Data:
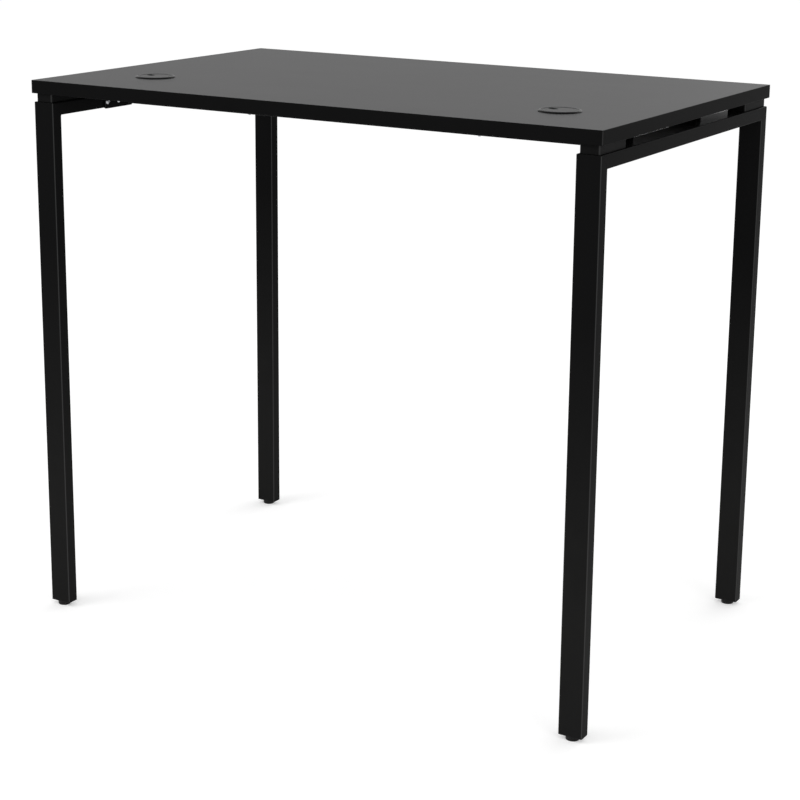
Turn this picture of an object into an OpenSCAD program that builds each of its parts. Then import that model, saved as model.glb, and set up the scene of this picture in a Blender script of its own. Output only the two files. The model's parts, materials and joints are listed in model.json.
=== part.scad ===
// Standing desk: a flat laminate top on two inverted-U end frames of rectangular tube.
// X runs along the long edge, -Y is the rear edge with the cable grommets, +Y is the user's side, +Z is up.
// The origin is on the floor, under the middle of the top.

/* [Desktop] */
// Length of the top along X
desk_length = 1200; // [1000:10:1800]
// Depth of the top along Y
desk_depth = 762; // [640:1:900]
// Height of the worktop above the floor with the feet screwed right in
desk_height = 1067; // [720:1:1200]
// Full thickness of the top
top_thickness = 25; // [24:0.5:32]
// Thickness of the laminate sheet on each face of the core
laminate_thickness = 0.8; // [0.5:0.1:1.2]
// Thickness of the edge band
band_thickness = 2; // [1:0.5:3]
// Radius of the top's upright corners
corner_radius = 3; // [1:0.5:3]
// Radius along the upper and lower edges of the band
edge_radius = 1; // [0.5:0.5:2]

/* [End frames] */
// Width of the frame tube, along X
tube_width = 46; // [40:1:60]
// Depth of the frame tube: the leg's along Y and the rail's along Z
tube_depth = 25; // [24:1:32]
// Wall of the frame tube
tube_wall = 1.5; // [1.2:0.1:2]
// Outside corner radius of the frame tube
tube_corner = 2.5; // [2.5:0.5:4]
// Distance from the end of the top to the frame
frame_inset_x = 3; // [0:1:30]
// Distance from the long edge of the top to the leg
frame_inset_y = 4; // [0:1:30]
// Size of the fillet weld inside the frame's corner
weld_size = 4; // [2:1:8]

/* [Spacer blocks] */
// Width of the block along X
spacer_width = 37; // [32:1:40]
// Length of the block along Y
spacer_length = 102; // [96:1:130]
// Height of the block, and of the gap between frame and top
spacer_height = 16.5; // [12:0.5:30]
// Distance that the block stands back from the leg's face
spacer_setback = 2.5; // [0:0.5:6]
// Wall of the moulded block
spacer_wall = 3; // [2:0.5:4]
// Thickness of the block's inner ribs
spacer_rib = 2; // [1.5:0.5:3]
// Radius of the block's upright corners
spacer_corner = 4; // [2:0.5:5]
// Diameter of the screw bosses in the block
boss_d = 13; // [11:0.5:16]
// Distance from the leg's inner face to the nearer screw of a block
spacer_screw_offset = 14; // [12:0.5:16]
// Distance between the two screws of a block
spacer_screw_pitch = 50; // [36:1:54]

/* [Crossbeams] */
// Distance from the long edge of the top to the beam's outer face
beam_inset = 219; // [204:1:240]
// Width of the beam tube along Y
beam_width = 20; // [18:1:30]
// Height of the beam tube
beam_height = 38; // [34:1:44]
// Wall of the beam tube
beam_wall = 1.5; // [1.2:0.1:2]
// Outside corner radius of the beam tube
beam_corner = 2.5; // [2.2:0.1:4]
// Thickness of the end plate
plate_thickness = 4; // [3:0.5:6]
// How far the end plate runs outward past the beam
plate_reach = 64; // [62:1:72]
// How far the end plate hangs below the rail
plate_drop = 1.5; // [0:0.5:6]
// How far the end plate's upper edge stays below the rail's top
plate_lip = 1; // [0.5:0.5:3]
// Corner radius of the end plate
plate_corner = 4; // [2:0.5:8]
// Distance from the beam's outer face to the nearer plate bolt
plate_bolt_offset = 23; // [12:0.5:25]
// Distance between the two plate bolts
plate_bolt_pitch = 34; // [24:1:36]
// Number of wood screws that hold each beam to the top
beam_screw_count = 2; // [2:1:5]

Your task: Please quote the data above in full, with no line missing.

Response for this exercise:
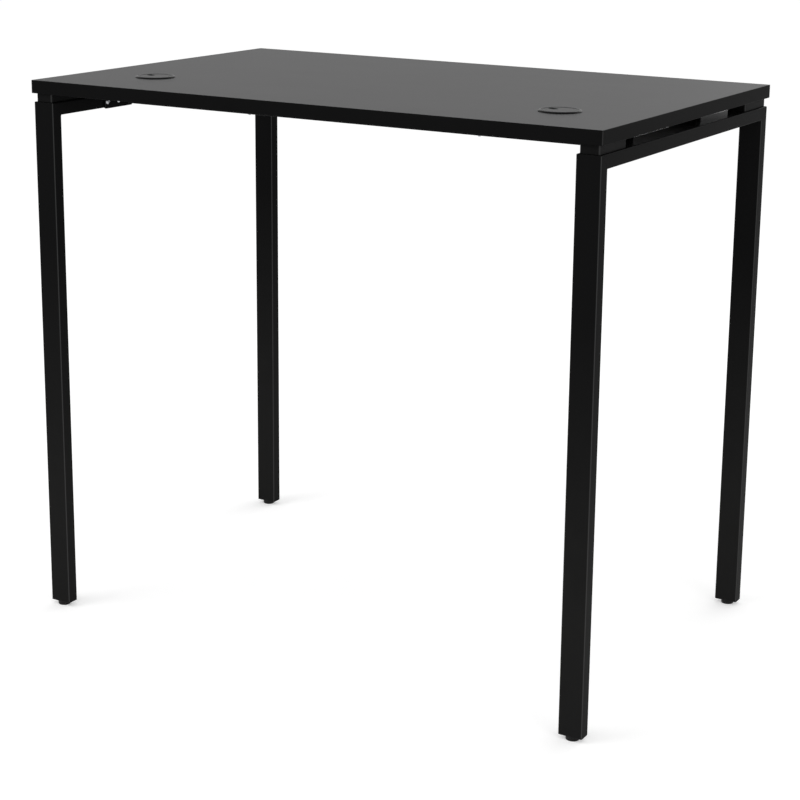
Turn this picture of an object into an OpenSCAD program that builds each of its parts. Then import that model, saved as model.glb, and set up the scene of this picture in a Blender script of its own. Output only the two files. The model's parts, materials and joints are listed in model.json.
=== part.scad ===
// Standing desk: a flat laminate top on two inverted-U end frames of rectangular tube.
// X runs along the long edge, -Y is the rear edge with the cable grommets, +Y is the user's side, +Z is up.
// The origin is on the floor, under the middle of the top.

/* [Desktop] */
// Length of the top along X
desk_length = 1200; // [1000:10:1800]
// Depth of the top along Y
desk_depth = 762; // [640:1:900]
// Height of the worktop above the floor with the feet screwed right in
desk_height = 1067; // [720:1:1200]
// Full thickness of the top
top_thickness = 25; // [24:0.5:32]
// Thickness of the laminate sheet on each face of the core
laminate_thickness = 0.8; // [0.5:0.1:1.2]
// Thickness of the edge band
band_thickness = 2; // [1:0.5:3]
// Radius of the top's upright corners
corner_radius = 3; // [1:0.5:3]
// Radius along the upper and lower edges of the band
edge_radius = 1; // [0.5:0.5:2]

/* [End frames] */
// Width of the frame tube, along X
tube_width = 46; // [40:1:60]
// Depth of the frame tube: the leg's along Y and the rail's along Z
tube_depth = 25; // [24:1:32]
// Wall of the frame tube
tube_wall = 1.5; // [1.2:0.1:2]
// Outside corner radius of the frame tube
tube_corner = 2.5; // [2.5:0.5:4]
// Distance from the end of the top to the frame
frame_inset_x = 3; // [0:1:30]
// Distance from the long edge of the top to the leg
frame_inset_y = 4; // [0:1:30]
// Size of the fillet weld inside the frame's corner
weld_size = 4; // [2:1:8]

/* [Spacer blocks] */
// Width of the block along X
spacer_width = 37; // [32:1:40]
// Length of the block along Y
spacer_length = 102; // [96:1:130]
// Height of the block, and of the gap between frame and top
spacer_height = 16.5; // [12:0.5:30]
// Distance that the block stands back from the leg's face
spacer_setback = 2.5; // [0:0.5:6]
// Wall of the moulded block
spacer_wall = 3; // [2:0.5:4]
// Thickness of the block's inner ribs
spacer_rib = 2; // [1.5:0.5:3]
// Radius of the block's upright corners
spacer_corner = 4; // [2:0.5:5]
// Diameter of the screw bosses in the block
boss_d = 13; // [11:0.5:16]
// Distance from the leg's inner face to the nearer screw of a block
spacer_screw_offset = 14; // [12:0.5:16]
// Distance between the two screws of a block
spacer_screw_pitch = 50; // [36:1:54]

/* [Crossbeams] */
// Distance from the long edge of the top to the beam's outer face
beam_inset = 219; // [204:1:240]
// Width of the beam tube along Y
beam_width = 20; // [18:1:30]
// Height of the beam tube
beam_height = 38; // [34:1:44]
// Wall of the beam tube
beam_wall = 1.5; // [1.2:0.1:2]
// Outside corner radius of the beam tube
beam_corner = 2.5; // [2.2:0.1:4]
// Thickness of the end plate
plate_thickness = 4; // [3:0.5:6]
// How far the end plate runs outward past the beam
plate_reach = 64; // [62:1:72]
// How far the end plate hangs below the rail
plate_drop = 1.5; // [0:0.5:6]
// How far the end plate's upper edge stays below the rail's top
plate_lip = 1; // [0.5:0.5:3]
// Corner radius of the end plate
plate_corner = 4; // [2:0.5:8]
// Distance from the beam's outer face to the nearer plate bolt
plate_bolt_offset = 23; // [12:0.5:25]
// Distance between the two plate bolts
plate_bolt_pitch = 34; // [24:1:36]
// Number of wood screws that hold each beam to the top
beam_screw_count = 2; // [2:1:5]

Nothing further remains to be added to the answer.